De votre côté, quelles suites allez-vous donner à cette situation?

Avec Lucas, on a rencontré un avocat pour se renseigner sur les différentes options qui s'offrent à nous. Ce n’est clairement pas notre souhait de devoir mener des actions plus poussées. On aimerait que ça se gère en interne, dans notre sport, avec la fédération internationale, la Fédé française et qu'ils essayent de réparer leur erreur d'une manière qui pourrait convenir à tout le monde.

Vous gardez en tête qu’il y aura une issue à tout cela?

Il y a toujours une issue de secours. Si mes infos sont bonnes, jusqu'au 6 juillet, la liste des athlètes pour les Jeux Olympiques peut être modifiée. Donc jusqu'au 6 juillet moi j'y croirai. Je reconnais qu'on est un peu abattus. C'est dur. On est abattus parce qu'aussi nos proches le sont. Là je viens de retrouver mes parents que je n’avais pas vus depuis et ils sont effondrés, ma conjointe aussi. Ma fille, elle, ne sent pas compte. Je n'ai pas encore réfléchi comment lui expliquer que le « Bravo Papa » reçu il y a cinq jours n’est plus valable. Que papa ne peut pas y aller à cause d'une erreur de quelqu'un de la fédération internationale. On n’est pas résignés mais un peu abattus.

Les Jeux olympiques devaient être votre dernière compétition internationale. Avez-vous déjà pensé au fait que votre carrière se terminerait de cette manière…?

Pour l'instant non. Je passe ma journée au téléphone car on essaye de trouver des solutions. Mais c'est sûr que c'est un ascenseur émotionnel que personne ne peut comprendre. Mardi après notre défaite aux Europe, j'ai cru que c'était mon dernier match. Jeudi, à la suite de la défaite de Tomi et Christo Popov, j'étais aux anges en me disant que j'aurais la chance de faire encore quelques matchs à Paris pour les JO. Et maintenant, peut-être qu'il n'y aura plus de matchs. C'est dur. Si ça finit de cette manière c'est tout simplement horrible.

Avez-vous eu quelques échanges avec Toma et Christo Popov?

On n'a pas eu l'occasion d'échanger. On était sur une semaine de vacances. On ne s'est pas croisés. C’est une situation qui est délicate pour tout le monde. Ça l'est pour eux aussi. On aura l'occasion d'échanger très bientôt à ce sujet-là. Ça ne change absolument rien des relations que l'on entretient entre nous et la bonne entente qu'on a. Mais c'est clairement une situation que personne n'aurait voulu vivre.

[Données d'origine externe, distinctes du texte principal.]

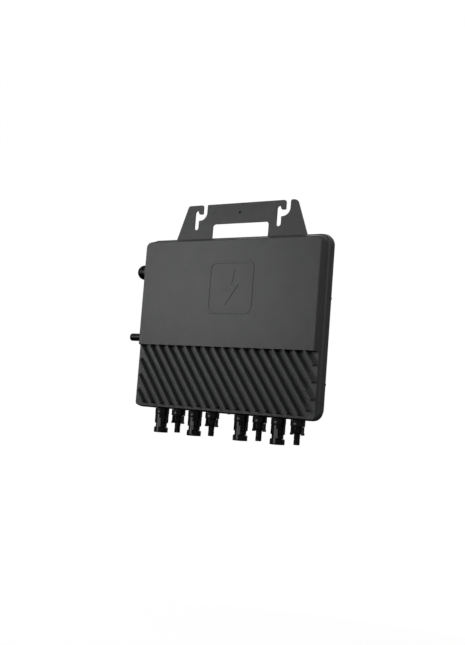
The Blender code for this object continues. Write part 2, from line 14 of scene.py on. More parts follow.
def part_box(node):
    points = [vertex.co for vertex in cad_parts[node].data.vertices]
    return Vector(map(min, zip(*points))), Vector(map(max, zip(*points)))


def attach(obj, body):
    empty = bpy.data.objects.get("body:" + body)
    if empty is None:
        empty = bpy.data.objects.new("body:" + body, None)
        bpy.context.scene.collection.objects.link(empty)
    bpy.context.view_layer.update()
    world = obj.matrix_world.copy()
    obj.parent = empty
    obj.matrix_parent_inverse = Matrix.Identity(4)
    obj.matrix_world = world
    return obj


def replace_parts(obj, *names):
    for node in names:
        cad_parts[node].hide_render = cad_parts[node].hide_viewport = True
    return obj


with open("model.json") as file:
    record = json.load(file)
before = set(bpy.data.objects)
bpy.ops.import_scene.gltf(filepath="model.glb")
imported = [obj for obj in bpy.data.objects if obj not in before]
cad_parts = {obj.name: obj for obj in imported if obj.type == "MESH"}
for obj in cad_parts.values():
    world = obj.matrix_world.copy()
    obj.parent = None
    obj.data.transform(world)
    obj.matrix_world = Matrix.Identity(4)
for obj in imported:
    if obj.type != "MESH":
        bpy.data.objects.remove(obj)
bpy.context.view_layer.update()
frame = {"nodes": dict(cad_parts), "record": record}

De son côté, que vous dit la Fédération française?

La fédération française nous apporte tout son soutien, du moins émotionnel et psychologique. C’est une situation aussi très délicate pour eux parce que c'est une paire française qui souffre d'une erreur qui est en faveur d'une autre paire française. Ça serait plus facile pour la fédération si la situation était avec une paire étrangère qui se qualifie à notre palace. Où là ils seraient plus agressifs dans leur démarche. Là ils nous soutiennent. Ils vont porter le projet d'une wild card à la BWF. Maintenant c'est dans les mains de la fédération internationale.

Comment allez-vous gérer les prochains jours?

Il n'y aura pas de sérénité avant un certain temps, c'est évident. En tout cas pas avant d'avoir une décision finale sur cette situation. Et même une fois que la situation finale est donnée, s'il s'avère qu'on peut participer aux Jeux Olympiques, on pourra se reprojeter sur nos entraînements et notre préparation. Mais d'ici là ça va être dur. On a un match d'interclub demain, ça va être dur d'aller sur le terrain et d'avoir une grosse envie.

Dans une telle situation, vous avez besoin d’être avec vos proches surtout?

Surtout besoin de réponses. Même le temps avec nos proches est difficile parce qu'on est obligé d'aborder ce sujet. On se dit que c'est incroyable, qu'on vit quelque chose d'invraisemblable, qui n'est jamais arrivé et qui ne réarrivera jamais. Une erreur aussi énorme, ça se reproduire jamais. On se dit qu'on va peut-être être les seuls, dans l'histoire du badminton français, voire mondial, à subir les conséquences d'une telle erreur.

Ce n’est pas possible pour vous d’imaginer de ne pas aller aux JO?

On garde espoir mais c'est vrai qu'on imagine que ça puisse être le cas et que tout s'effondre. Que tous les efforts, les sacrifices qu'on met en place depuis trois ans avec Lucas et même quinze ans dans ma carrière internationale puissent être réduits à néants et balayés de la sorte par une erreur de calcul. Par soi-disant des professionnels de notre sport.